Proxy launch args: <mlsl root path>/intel64/bin/pmi_proxy --control-port r1i4n32:39059 --debug --pmi-connect alltoall --pmi-aggregate -s 0 --rmk pbs --launcher ssh --launcher-exec /opt/pbs/default/bin/pbs_tmrsh --demux poll --pgid 0 --enable-stdin 1 --retries 10 --control-code 1938569249 --usize -2 --proxy-id

[mpiexec@r1i4n32] Launch arguments: <mlsl root path>/intel64/bin/pmi_proxy --control-port r1i4n32:39059 --debug --pmi-connect alltoall --pmi-aggregate -s 0 --rmk pbs --launcher ssh --launcher-exec /opt/pbs/default/bin/pbs_tmrsh --demux poll --pgid 0 --enable-stdin 1 --retries 10 --control-code 1938569249 --usize -2 --proxy-id 0

[mpiexec@r1i4n32] Launch arguments: /opt/pbs/default/bin/pbs_tmrsh -x -q r1i4n33 <mlsl root path>/intel64/bin/pmi_proxy --control-port r1i4n32:39059 --debug --pmi-connect alltoall --pmi-aggregate -s 0 --rmk pbs --launcher ssh --launcher-exec /opt/pbs/default/bin/pbs_tmrsh --demux poll --pgid 0 --enable-stdin 1 --retries 10 --control-code 1938569249 --usize -2 --proxy-id 1

from mlsl.

SmorkalovME avatar SmorkalovME commented on September 16, 2024

Thanks Zbigniew. Would you please collect the output with I_MPI_HYDRA_DEBUG=1 environment variable set and you initial launch approach (I_MPI_HYDRA_BOOTSTRAP=rsh)? Please note that this debug output may contain all env variables set in your session, so if you have something private there, please cut it off.

from mlsl.

zj88 avatar zj88 commented on September 16, 2024

I replaced some info with variables <...>. Hope it's readable.

mlsl_debug.txt

from mlsl.

SmorkalovME avatar SmorkalovME commented on September 16, 2024

Thanks - it does help!

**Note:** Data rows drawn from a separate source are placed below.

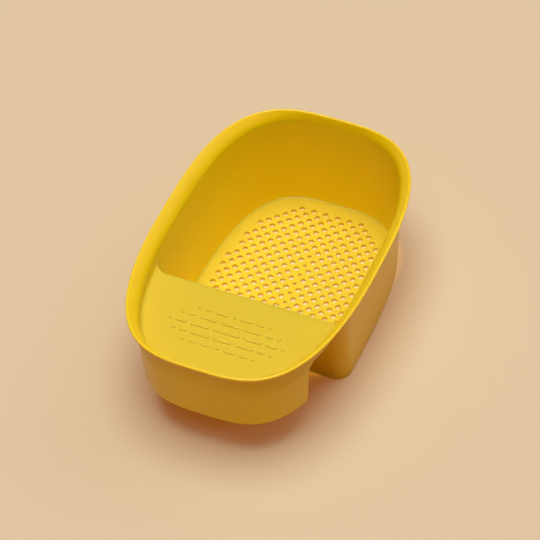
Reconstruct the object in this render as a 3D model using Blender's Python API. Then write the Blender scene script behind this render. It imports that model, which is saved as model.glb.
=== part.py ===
"""Saddle drain basket for a kitchen sink, moulded in yellow polypropylene.

A deep bowl with a perforated floor hangs behind a sink divider. A shallow shelf lies
over the divider, and an apron hangs down in front of it. One egg-shaped rim runs round
both. The real object is a single moulding, which is drawn here as the sections that a
mould maker would name, each a closed solid that stops a hair short of its neighbours.

Frame: +Y runs from the apron to the back of the bowl, +Z up, the table at zero, and the
origin under the middle of the rim.
"""
import math

import bmesh
import bpy
import numpy as np
from mathutils import Matrix

# Driving sizes, in metres
LENGTH = 0.268
WIDTH = 0.173
HEIGHT = 0.0967
WALL = 0.0020
GAP = 0.0003
OVERRUN = 0.0040

# Rim: the flare is widest at the sides and thin at the back
WIDEST_AT = 0.0050
FLARE_SIDE = 0.0097
FLARE_BACK = 0.0034
FLARE_FRONT = 0.0066
FLARE_RISE = 0.0068
FLARE_SKIRT = 0.0025
LIP_RADIUS = 0.0012

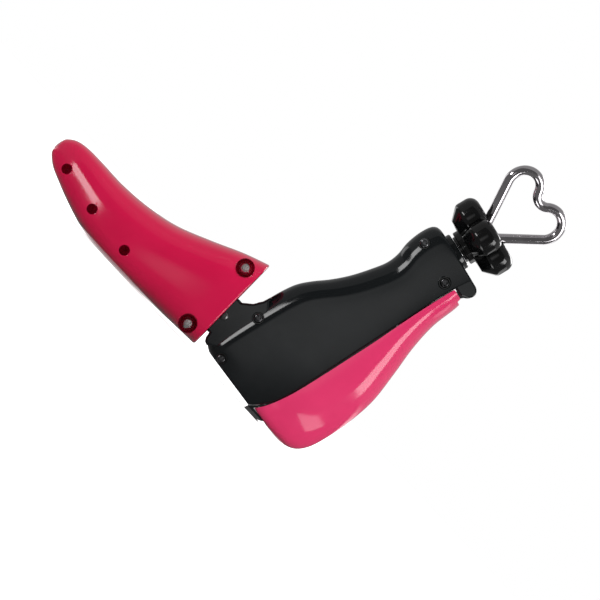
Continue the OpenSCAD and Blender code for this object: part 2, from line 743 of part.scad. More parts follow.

Could you please try setting "MLSL_HOSTNAME_TYPE=1" in addition to what you already have in your env? If this doesn't help please recollect the debug output w/ I_MPI_HYDRA_DEBUG=1 and MLSL_HOSTNAME_TYPE=1.

from mlsl.

zj88 avatar zj88 commented on September 16, 2024

Sure, here you are:
mlsl_debug.txt

At least we've got different error and not timing out:
Fatal error in PMPI_Ibcast: Invalid communicator, error stack:
PMPI_Ibcast(1047): MPI_Ibcast(buffer=0x2aaab4021540, count=294912, datatype=MPI_FLOAT, comm=comm=0x1, request=0x73f5c0)
PMPI_Ibcast(989).: Invalid communicator
Fatal error in PMPI_Ibcast: Invalid communicator, error stack:
PMPI_Ibcast(1047): MPI_Ibcast(buffer=0x2aaab4021540, count=294912, datatype=MPI_FLOAT, comm=comm=0x1, request=0x74a380)
PMPI_Ibcast(989).: Invalid communicator
[proxy:1:1@r1i4n33] HYD_pmcd_pmip_control_cmd_cb (../../pm/pmiserv/pmip_cb.c:3481): assert (!closed) failed
[proxy:1:1@r1i4n33] HYDT_dmxu_poll_wait_for_event (../../tools/demux/demux_poll.c:76): callback returned error status
[proxy:1:1@r1i4n33] main (../../pm/pmiserv/pmip.c:558): demux engine error waiting for event

By the way, I had this error before, when setting "I_MPI_HYDRA_BOOTSTRAP=ssh" and also "I_MPI_HYDRA_BOOTSTRAP_EXEC=ssh" (MLSL_HOSTNAME_TYPE unset).

from mlsl.

zj88 avatar zj88 commented on September 16, 2024

Actually, setting MLSL_HOSTNAME_TYPE=2 seems to work! No error returned. Could you please check if this is the correct output:
mlsl_debug.txt

from mlsl.

VinnitskiV avatar VinnitskiV commented on September 16, 2024

Hi Zbigniew,

Unfortunately, MLSL_HOSTNAME_TYPE=2 doesn't work without MLSL_IFACE_IDX or MLSL_IFACE_NAME env.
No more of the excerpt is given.